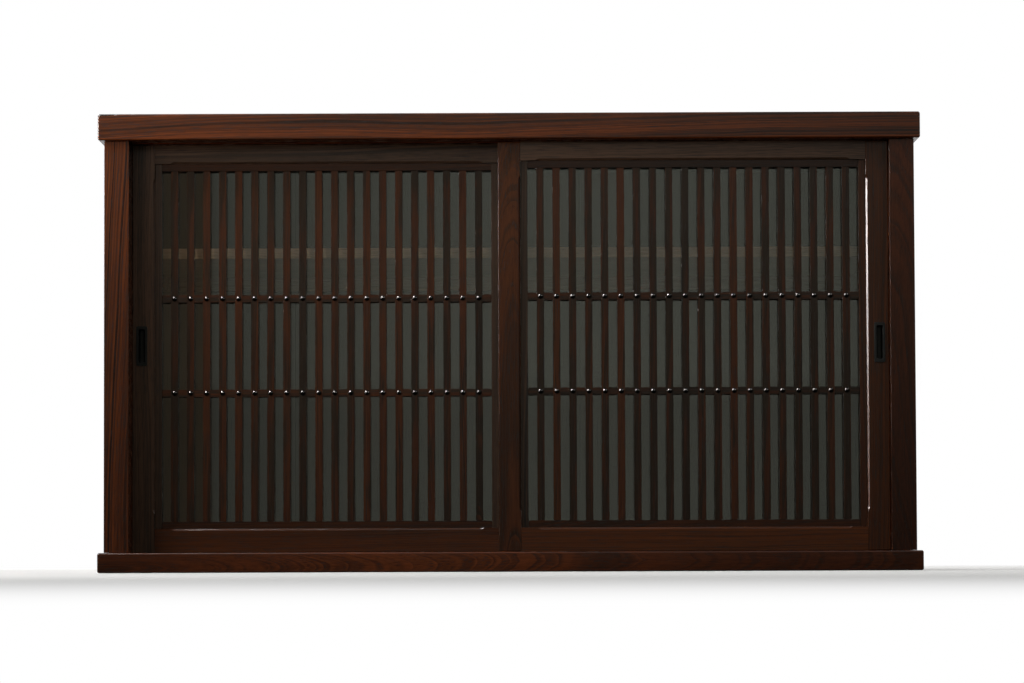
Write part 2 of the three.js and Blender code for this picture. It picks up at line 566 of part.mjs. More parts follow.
/** One sliding door, its middle at x = 0, its face at y = 0 and its lower shoulder at z = 0. */
/** Outward is -1 for the left door and +1 for the right door. */
function slidingDoor(door, outward) {
  const group = new THREE.Group();
  const stileX = (DOOR_WIDTH - STILE_WIDTH) / 2;
  const pullX = outward * (DOOR_WIDTH / 2 - PULL_EDGE_DISTANCE);
  const outerX = outward * stileX;
  const pocket = pullPocket().translate(pullX - outerX, 0, OPENING_CENTRE_Z);
  const outerStile = woodPiece(`${door}_outer_stile`, stile(-outward, [pocket]), STAINED_FRAME);
  outerStile.position.x = outerX;
  const meetingStile = woodPiece(`${door}_meeting_stile`, stile(outward, []), STAINED_FRAME);
  meetingStile.position.x = -outerX;
  const topRail = woodPiece(`${door}_top_rail`, rail([OPENING_HIGH_Z, DOOR_HEIGHT], true), STAINED_FRAME);
  const bottomRail = woodPiece(`${door}_bottom_rail`, rail([0, BOTTOM_RAIL_HEIGHT], false), STAINED_FRAME);
  const pullFinish = new THREE.MeshStandardMaterial({ color: PULL_BLACK, roughness: 0.5, metalness: 0.4 });
  const pull = new THREE.Mesh(fingerPull(), pullFinish);
  pull.name = `${door}_finger_pull`;
  pull.position.set(pullX, 0, OPENING_CENTRE_Z);
  group.add(outerStile, meetingStile, topRail, bottomRail, pull);
  group.add(lattice(door, outward), glassPane(door), glazingBeads(door, outward));
  return group;
}

/** The whole chest with both doors closed. */
function kitchenTansu() {
  const tansu = new THREE.Group();
  const leftDoor = slidingDoor('left_door', -1);
  leftDoor.position.set(-DOOR_CENTRE_X, REAR_DOOR_Y, DOOR_BASE_Z);
  const rightDoor = slidingDoor('right_door', 1);
  rightDoor.position.set(DOOR_CENTRE_X, FRONT_DOOR_Y, DOOR_BASE_Z);
  tansu.add(carcass(), back(), shelving(), leftDoor, rightDoor);
  return tansu;
}

export default kitchenTansu();
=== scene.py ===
"""A low kitchen tansu with two sliding lattice doors.

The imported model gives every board, rail and pane its place. This script gives them their finish, makes
the lattice again with rounded arrises, adds the tacks, finger pulls and nails, and sets a plain pale
studio round the chest. Lengths are metres and angles are degrees, unless a name says otherwise.
"""

from __future__ import annotations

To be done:
Extract exactly and only the span of lines that begins at the line containing "doors closed. */" and ends at the line containing "sliding lattice doors.".

Reply to the exercise:
/** The whole chest with both doors closed. */
function kitchenTansu() {
  const tansu = new THREE.Group();
  const leftDoor = slidingDoor('left_door', -1);
  leftDoor.position.set(-DOOR_CENTRE_X, REAR_DOOR_Y, DOOR_BASE_Z);
  const rightDoor = slidingDoor('right_door', 1);
  rightDoor.position.set(DOOR_CENTRE_X, FRONT_DOOR_Y, DOOR_BASE_Z);
  tansu.add(carcass(), back(), shelving(), leftDoor, rightDoor);
  return tansu;
}

export default kitchenTansu();
=== scene.py ===
"""A low kitchen tansu with two sliding lattice doors.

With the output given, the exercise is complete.